Kailasa’s Humanitarian Response to Eradicate World Hunger
The 2030 Agenda for Sustainable Development puts forward a revolutionary vision recognizing that our world is transforming, bringing with it new challenges that must be overcome if we are to live in a world without food insecurity, hunger and malnutrition in any of its forms.
“The State of Food Security and Nutrition in the World 2021” reports that in 2020, about 800 million people in the world faced hunger, which is 161 million more than in 2019. An approximate 2.37 billion had no access to adequate food in the past year which is a jump of 320 million more people in just one year. Not a single country in the world has been spared. 3 billion people have been kept out of the reach of healthy, sattvik and organic diets due to the persistently high levels of poverty and income inequality and high cost of these healthy diets.
Moreover, new reports show that the rise in the inaccessibility of healthy diets corresponds to above moderate or severe food insecurity. Categorically underscoring the immense challenge of achieving the Zero Hunger target by 2030, more than 800 million people in the world are still hungry today.

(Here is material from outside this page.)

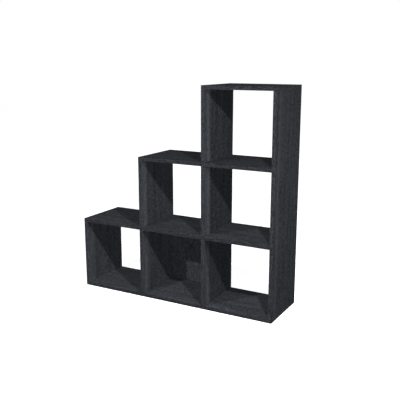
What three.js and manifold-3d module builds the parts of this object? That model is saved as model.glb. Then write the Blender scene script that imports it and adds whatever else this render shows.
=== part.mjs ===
// Staircase bookshelf: three columns, one, two and three cells high, of boards faced in black ash.
// Millimetres, +Z up, the front towards -Y, the origin on the floor at the middle of the footprint.
// The shelf boards run through and the short inner walls stand between them. Two cam fittings pull
// each corner of the outer frame together, and two dowels hold each meeting of boards inside it.
import * as THREE from "three";
import { mergeVertices } from "three/addons/utils/BufferGeometryUtils.js";
import Module from "manifold-3d";

const wasm = await Module();
wasm.setup();

// Driving dimensions of the carcass
const cellWidth = 336;
const cellHeight = 336;
const shelfDepth = 300;
const boardThickness = 18;

// Back panel of the middle bottom cell, held in a groove down the wall on each side of it
const panelThickness = 3;
const panelSetback = 10; // from the rear edges of the boards to the panel
const grooveDepth = 6;

// Where the fittings sit along the depth of a board
const fittingInset = 50; // from the front or rear edge to the cam fittings
const dowelPitch = 32; // from the cam fittings' line to the dowels' line

// Dowels
const dowelDiameter = 8;
const dowelChamfer = 0.8;
const dowelEdgeDepth = 18; // how far a dowel reaches into the end of a board
const dowelFloor = 5.5; // board left under a dowel bore in a face

// Cam fittings: the bolt stands in one board and the cam in the other grips its head
const camDiameter = 15;
const camBackset = 34; // from the face that the bolt stands in to the cam's axis
const camRecess = 0.4; // from the face of the board down to the cam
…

The disruption in the supply chain is especially worrisome for essential food supplies which disproportionately affects the already most vulnerable even more bringing into focus the ecosystem impact of our food system, the fragility and inadequacy of global and local food supply chains, the way emergency responses can undermine local food systems, the injustice underlying some global health systems and its impacts on the health of people and the planet.
The COVID-19 pandemic and the resulting policies on food and health are dangerously fragmented pointing to areas where hunger and undernutrition are already severe, putting their populations at greater risk of acute food crises and chronic hunger in the future.
A holistic and consolidated approach to health, nutrition and food security is needed to ensure the right to adequate and nutritious food for all to end hunger and all that it brings with it.
A-One Health lens reveals the innate interconnectedness of human, animal, and environmental well-being for the healthy sustenance of planet earth.
At this crucial moment, we must act to reshape our food systems to be organic and environmentally friendly by reevaluating our food choices in order to address the current crises and prevent one from occurring, and chart a path to Zero Hunger by 2030, reasserting our commitment to working in symbiosis to overcome these emerging challenges and free planet Earth from hunger, food insecurity and malnutrition.
KAILASA’s multifarious efforts of eradicating world hunger have been consolidated and restructured under an international humanitarian agency named – RED OM.